‘It’s Not Me’ Review: Leos Carax Dreams of Godard in an Imperfect Homage and Self-Reflection
19.05.2024 - 00:25
/ variety.com
Siddhant Adlakha A self-portrait and cinematic essay, Leos Carax‘s “It’s Not Me” is perhaps the most accurate impression of a late-era Jean-Luc Godard experiment anyone has ever attempted. From Carax’s raspy voiceover to his jaggedly assembled combination of archival footage and absurd original snippets, the 41-minute short probes a variety of personal and political subjects, but it never quite beats with the furious heart and provocative spirit of Godard’s twilight era.
The project was conceived as part of a museum exhibition on Carax for Paris’ Centre Pompidou, but the prompt posed to him in the form of a question — “Where are you at, Leos Carax?” — appears to have led the enigmatic filmmaker on a confounding quest of self-discovery. The exhibit would never come to fruition, but Carax’s inquiry into his work, his lifelong influences and cinema at-large has yielded an occasionally fascinating collage.
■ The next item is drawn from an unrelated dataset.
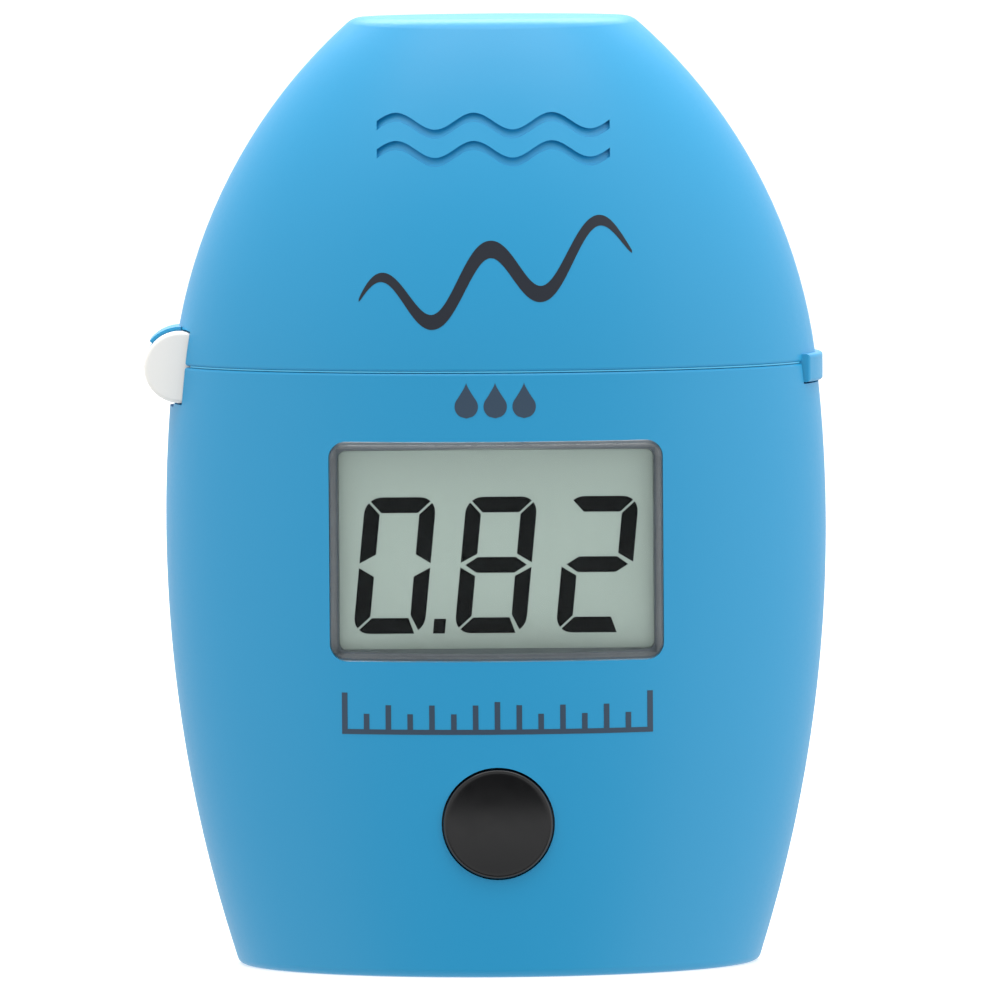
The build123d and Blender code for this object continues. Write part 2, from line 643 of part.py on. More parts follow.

The film not only ponders Carax’s past, through family photos and home videos as well as childhood touchstones like Tintin and David Bowie, but it also laments the future of the moving image, which the director’s voiceover claims has lost its sense of vitality and divinity in the age of cellphone cameras and casual image-making. However, the problem with embarking on this essayistic journey in such distinctly Godard-ian fashion — from bold, overlapping on-screen lettering, to jarring cuts that yank sound and image in and out of view — is that Godard himself did it better on numerous occasions.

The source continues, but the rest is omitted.